Tout dépend de ce que l’on entend par contagion. Les marchés financiers ont déjà été victimes de la contagion puisque la Bourse de Paris a subi lundi sa pire chute en trois mois (– 2,90 %). Néanmoins, le domaine bancaire proprement dit ne devrait pas être impacté, car les grandes banques françaises et européennes ne sont pas directement exposées à SVB. Elles ont par ailleurs affiché en 2022 des niveaux exceptionnels de rentabilité et ont pu faire des réserves. Il n’y a donc pas de raison de s’affoler. Cet épisode montre néanmoins que la finance est mondiale et globalisée, et que l’instabilité se répercute partout dans le monde via la chute des bourses. Un problème de confiance est aujourd’hui posé.

Nous ne sommes donc pas à l’aube d’une nouvelle crise financière à l’image de celle de 2008…

Nous sommes face à un problème systémique, mais qui devrait être de courte durée. La comparaison avec la crise financière de 2007/ 2008 ne tient pas car les autorités américaines ont cette fois-ci réagi très rapidement. La faillite de SVB se produit dans un contexte de finance inflammable : les marchés avaient beaucoup monté, nous étions très contents de voir le CAC 40 battre des records, mais la bulle a fini par exploser. L’heure est donc à la correction.

Que pensez-vous de la réaction de l’administration Biden, qui a annoncé que le retrait de l’intégralité des dépôts de SVB serait garanti ?

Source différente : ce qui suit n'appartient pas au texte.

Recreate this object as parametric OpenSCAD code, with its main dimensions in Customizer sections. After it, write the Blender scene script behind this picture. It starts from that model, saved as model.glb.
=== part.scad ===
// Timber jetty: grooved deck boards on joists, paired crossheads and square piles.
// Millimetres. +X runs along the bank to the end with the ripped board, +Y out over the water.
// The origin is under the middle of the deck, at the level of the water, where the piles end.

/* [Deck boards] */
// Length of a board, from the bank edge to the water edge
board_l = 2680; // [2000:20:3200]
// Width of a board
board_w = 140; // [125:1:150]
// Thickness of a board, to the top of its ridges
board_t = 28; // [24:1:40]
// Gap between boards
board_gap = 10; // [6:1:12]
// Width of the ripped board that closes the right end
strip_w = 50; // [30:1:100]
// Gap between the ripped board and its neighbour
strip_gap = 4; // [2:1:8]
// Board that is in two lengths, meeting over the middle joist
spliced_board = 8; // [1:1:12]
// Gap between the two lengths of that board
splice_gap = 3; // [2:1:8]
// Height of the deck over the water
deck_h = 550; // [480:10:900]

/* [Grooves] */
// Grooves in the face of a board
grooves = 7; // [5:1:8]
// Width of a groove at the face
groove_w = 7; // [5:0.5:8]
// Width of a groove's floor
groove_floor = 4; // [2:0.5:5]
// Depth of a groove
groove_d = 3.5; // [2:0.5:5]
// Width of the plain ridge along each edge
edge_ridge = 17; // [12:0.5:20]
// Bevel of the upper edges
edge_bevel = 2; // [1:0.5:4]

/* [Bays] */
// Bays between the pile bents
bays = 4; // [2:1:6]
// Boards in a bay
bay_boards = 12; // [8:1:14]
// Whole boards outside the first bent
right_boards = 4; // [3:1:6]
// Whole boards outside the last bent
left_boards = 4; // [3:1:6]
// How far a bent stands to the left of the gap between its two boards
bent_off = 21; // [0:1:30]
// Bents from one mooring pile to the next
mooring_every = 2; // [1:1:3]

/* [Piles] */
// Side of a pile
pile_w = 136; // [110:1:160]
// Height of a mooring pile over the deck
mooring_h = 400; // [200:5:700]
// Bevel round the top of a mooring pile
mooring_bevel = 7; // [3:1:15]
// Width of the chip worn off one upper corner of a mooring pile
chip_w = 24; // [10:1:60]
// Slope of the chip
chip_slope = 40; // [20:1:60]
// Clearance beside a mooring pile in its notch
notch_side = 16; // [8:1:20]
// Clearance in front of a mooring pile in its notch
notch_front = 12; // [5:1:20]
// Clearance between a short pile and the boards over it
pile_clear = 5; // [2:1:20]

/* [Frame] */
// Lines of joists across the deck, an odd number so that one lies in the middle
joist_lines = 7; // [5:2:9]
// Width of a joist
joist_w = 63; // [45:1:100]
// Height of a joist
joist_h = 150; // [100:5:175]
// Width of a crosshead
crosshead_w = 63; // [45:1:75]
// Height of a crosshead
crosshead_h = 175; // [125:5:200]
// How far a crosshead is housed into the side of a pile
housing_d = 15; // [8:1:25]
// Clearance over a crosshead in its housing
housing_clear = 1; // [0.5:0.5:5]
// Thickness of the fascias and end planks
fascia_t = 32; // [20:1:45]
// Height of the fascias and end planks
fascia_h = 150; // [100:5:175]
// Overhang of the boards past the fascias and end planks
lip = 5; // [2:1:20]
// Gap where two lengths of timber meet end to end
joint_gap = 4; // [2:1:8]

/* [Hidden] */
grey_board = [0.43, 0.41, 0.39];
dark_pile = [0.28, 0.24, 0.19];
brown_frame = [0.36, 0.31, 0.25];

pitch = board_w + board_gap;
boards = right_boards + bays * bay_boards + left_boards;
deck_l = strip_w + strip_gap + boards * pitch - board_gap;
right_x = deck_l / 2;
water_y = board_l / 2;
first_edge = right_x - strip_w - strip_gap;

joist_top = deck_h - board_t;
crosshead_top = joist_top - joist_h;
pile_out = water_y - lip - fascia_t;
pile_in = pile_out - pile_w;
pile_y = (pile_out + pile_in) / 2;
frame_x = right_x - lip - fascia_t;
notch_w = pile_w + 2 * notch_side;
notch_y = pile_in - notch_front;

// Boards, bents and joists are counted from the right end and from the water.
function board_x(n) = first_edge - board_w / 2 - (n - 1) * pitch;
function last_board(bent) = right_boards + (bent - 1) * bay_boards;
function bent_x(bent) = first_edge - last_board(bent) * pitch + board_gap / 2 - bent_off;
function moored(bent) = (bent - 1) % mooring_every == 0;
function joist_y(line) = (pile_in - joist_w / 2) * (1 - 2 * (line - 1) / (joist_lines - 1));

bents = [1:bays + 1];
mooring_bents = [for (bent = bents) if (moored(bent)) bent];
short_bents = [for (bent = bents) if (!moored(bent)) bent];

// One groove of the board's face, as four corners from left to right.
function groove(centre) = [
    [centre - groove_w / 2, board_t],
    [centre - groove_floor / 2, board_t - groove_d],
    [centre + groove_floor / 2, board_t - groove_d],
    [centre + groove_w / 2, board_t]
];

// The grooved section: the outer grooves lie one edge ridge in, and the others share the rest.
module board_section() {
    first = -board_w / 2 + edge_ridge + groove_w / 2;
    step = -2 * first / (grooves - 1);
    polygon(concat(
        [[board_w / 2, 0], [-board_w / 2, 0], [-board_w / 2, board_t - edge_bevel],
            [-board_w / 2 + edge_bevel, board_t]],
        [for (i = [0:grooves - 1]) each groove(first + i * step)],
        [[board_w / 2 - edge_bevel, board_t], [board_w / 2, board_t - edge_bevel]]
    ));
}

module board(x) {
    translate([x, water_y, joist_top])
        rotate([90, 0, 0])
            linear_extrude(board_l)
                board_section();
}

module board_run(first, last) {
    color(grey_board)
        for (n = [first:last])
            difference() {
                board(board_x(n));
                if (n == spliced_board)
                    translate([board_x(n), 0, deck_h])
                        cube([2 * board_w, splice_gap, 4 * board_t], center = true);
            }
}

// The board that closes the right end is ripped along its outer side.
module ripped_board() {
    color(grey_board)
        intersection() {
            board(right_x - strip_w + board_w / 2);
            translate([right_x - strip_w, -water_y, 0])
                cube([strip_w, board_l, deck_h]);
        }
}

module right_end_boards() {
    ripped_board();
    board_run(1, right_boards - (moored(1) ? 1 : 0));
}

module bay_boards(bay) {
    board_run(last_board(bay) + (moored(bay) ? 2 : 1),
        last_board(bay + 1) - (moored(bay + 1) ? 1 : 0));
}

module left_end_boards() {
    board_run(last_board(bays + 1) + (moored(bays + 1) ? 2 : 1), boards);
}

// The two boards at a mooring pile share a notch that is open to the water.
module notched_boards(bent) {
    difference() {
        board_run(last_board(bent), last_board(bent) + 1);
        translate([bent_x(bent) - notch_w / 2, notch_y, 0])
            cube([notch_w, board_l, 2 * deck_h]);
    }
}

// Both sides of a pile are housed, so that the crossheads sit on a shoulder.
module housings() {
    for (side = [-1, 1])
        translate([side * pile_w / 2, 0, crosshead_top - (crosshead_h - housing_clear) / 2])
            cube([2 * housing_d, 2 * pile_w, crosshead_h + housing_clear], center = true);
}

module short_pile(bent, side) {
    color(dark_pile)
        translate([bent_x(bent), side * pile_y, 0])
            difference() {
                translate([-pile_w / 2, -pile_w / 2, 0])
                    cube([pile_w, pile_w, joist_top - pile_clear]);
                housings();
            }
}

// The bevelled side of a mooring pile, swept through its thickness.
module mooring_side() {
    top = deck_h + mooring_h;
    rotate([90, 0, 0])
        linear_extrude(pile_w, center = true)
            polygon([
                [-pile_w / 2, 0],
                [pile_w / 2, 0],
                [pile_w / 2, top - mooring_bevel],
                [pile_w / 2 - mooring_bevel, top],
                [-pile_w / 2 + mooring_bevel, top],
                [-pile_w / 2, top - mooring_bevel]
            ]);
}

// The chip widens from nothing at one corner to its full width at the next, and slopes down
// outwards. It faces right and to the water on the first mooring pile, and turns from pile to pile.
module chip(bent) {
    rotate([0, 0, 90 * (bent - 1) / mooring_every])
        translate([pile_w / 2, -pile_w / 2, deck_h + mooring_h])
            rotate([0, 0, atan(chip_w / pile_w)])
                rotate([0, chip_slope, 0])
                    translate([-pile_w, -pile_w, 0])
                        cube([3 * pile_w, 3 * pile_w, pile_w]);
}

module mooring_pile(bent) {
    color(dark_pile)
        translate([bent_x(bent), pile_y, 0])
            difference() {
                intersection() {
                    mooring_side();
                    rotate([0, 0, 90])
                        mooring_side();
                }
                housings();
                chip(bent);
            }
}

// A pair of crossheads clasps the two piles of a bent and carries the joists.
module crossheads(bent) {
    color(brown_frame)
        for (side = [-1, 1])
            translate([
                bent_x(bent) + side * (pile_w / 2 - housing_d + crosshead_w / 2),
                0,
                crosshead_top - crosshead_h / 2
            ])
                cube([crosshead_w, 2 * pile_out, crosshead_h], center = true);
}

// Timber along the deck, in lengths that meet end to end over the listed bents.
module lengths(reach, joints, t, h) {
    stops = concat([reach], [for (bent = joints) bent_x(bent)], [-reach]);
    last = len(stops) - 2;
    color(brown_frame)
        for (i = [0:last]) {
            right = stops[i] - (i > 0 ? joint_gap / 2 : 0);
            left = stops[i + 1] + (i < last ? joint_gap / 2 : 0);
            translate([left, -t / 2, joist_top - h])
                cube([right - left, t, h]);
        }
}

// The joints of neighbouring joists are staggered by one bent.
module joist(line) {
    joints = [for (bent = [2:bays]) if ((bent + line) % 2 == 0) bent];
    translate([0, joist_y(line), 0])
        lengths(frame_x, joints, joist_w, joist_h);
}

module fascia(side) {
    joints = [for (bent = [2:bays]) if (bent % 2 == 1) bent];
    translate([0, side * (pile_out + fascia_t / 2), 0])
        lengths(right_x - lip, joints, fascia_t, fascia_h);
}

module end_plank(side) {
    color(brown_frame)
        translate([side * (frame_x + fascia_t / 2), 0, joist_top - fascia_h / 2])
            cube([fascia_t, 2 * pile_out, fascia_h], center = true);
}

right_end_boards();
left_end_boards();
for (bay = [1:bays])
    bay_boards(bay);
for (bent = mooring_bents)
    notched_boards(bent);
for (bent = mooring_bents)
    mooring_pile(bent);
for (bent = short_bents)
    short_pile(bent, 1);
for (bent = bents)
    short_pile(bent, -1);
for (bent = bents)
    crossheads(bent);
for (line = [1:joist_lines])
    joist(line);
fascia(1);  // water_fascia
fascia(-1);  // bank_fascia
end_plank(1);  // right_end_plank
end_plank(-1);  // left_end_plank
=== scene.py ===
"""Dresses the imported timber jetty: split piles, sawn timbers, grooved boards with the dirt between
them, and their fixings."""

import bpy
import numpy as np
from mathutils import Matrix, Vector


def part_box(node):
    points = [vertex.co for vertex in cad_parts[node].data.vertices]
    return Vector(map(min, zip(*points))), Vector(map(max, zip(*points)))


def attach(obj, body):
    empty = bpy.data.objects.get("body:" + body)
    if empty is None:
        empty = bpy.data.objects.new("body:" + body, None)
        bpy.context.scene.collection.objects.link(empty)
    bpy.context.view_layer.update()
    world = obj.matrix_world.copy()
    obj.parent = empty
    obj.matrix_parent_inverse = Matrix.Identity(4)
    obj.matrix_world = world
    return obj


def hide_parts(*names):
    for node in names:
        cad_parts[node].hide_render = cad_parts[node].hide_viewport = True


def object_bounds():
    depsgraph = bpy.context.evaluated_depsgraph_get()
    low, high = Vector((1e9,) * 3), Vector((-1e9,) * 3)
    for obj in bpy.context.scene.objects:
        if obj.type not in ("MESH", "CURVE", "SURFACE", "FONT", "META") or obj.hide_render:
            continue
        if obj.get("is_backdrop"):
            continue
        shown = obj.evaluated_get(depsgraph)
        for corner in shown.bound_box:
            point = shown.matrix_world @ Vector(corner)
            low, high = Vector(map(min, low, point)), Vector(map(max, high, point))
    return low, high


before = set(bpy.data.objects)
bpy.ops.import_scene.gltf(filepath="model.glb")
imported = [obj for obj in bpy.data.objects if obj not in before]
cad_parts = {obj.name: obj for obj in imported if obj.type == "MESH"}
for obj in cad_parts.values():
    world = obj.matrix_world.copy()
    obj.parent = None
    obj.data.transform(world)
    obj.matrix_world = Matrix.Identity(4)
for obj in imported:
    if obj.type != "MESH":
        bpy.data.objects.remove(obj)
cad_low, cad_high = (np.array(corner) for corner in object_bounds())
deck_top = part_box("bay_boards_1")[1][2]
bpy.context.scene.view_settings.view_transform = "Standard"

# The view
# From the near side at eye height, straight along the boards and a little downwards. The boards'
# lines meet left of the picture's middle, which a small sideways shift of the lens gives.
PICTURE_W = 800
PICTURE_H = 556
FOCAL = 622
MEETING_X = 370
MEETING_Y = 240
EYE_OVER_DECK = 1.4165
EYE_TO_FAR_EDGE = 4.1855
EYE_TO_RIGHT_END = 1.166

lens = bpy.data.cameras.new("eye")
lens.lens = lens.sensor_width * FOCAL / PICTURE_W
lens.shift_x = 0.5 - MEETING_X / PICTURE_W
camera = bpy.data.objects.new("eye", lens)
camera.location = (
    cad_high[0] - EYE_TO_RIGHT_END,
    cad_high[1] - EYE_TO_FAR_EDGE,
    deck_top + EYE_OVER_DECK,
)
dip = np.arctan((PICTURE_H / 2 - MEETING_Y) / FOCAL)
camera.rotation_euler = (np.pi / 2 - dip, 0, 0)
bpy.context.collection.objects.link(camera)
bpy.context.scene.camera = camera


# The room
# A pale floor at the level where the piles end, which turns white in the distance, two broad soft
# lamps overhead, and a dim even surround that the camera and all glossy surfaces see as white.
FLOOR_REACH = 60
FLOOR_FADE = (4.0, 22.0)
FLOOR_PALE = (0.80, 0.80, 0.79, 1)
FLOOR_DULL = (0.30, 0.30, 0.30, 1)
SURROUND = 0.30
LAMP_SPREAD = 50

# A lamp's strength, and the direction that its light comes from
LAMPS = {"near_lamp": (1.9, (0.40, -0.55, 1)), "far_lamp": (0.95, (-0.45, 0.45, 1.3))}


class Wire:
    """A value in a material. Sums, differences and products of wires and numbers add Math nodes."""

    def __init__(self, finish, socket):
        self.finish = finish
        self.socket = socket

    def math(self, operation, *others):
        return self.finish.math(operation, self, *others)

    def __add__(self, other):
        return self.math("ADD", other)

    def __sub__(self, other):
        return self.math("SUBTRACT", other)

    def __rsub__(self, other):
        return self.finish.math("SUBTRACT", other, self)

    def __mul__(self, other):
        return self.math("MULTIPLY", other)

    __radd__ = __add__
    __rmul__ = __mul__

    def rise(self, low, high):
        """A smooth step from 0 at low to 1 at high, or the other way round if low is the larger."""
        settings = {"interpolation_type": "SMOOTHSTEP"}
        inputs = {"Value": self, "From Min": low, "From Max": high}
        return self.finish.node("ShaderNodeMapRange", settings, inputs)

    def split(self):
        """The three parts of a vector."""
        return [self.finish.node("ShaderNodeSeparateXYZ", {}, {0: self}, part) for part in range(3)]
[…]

C’est une réaction très positive et nécessaire de la part de Joe Biden. Cela prouve que les autorités américaines ont conscience des dégâts qu’une telle faillite risque de provoquer aux Etats-Unis et dans le reste du monde. Ils savent que la situation est dangereuse. Par ailleurs, il s’agit d’une manière de corriger les excès de la présidence Trump. L’ancien président avait en effet remis en cause la réforme bancaire de 2010, adoptée à la suite de la crise financière de 2008 et qui prévoyait des contrôles et une surveillance plus stricte sur les banques. Trump a voulu desserrer les boulons en déréglementant, Biden veut désormais rassurer tout le monde. L’affaire SVB est un mélange d’erreurs de gestion bancaire et d’erreurs politiques.

Cet épisode démontre-t-il à nouveau que le secteur bancaire ne peut se passer de la puissance publique pour fonctionner ?

Il n’y a pas que le curatif, il faut aussi faire du préventif. La réglementation bancaire existante est importante, mais il y a côté américain des trous dans la raquette, qui ont été aggravés par l’administration Trump. Aux Etats-Unis, il y a des superviseurs, mais ils ne sont pas toujours coordonnés entre eux.

Quand le préventif ne fonctionne pas, seul le curatif permet de ramener la confiance. Il faut bien comprendre qu’une banque n’est pas une entreprise comme les autres car elle est basée sur la confiance. Or, cette dernière s’érode en quelques secondes, et il faut ensuite plusieurs mois voire plusieurs années pour réparer les dégâts. Concernant la crise actuelle, je suis optimiste. L’Europe va s’en sortir. Une réunion du G20 cette semaine permettrait cependant d’envoyer un signal fort, et de rassurer les marchés et les citoyens.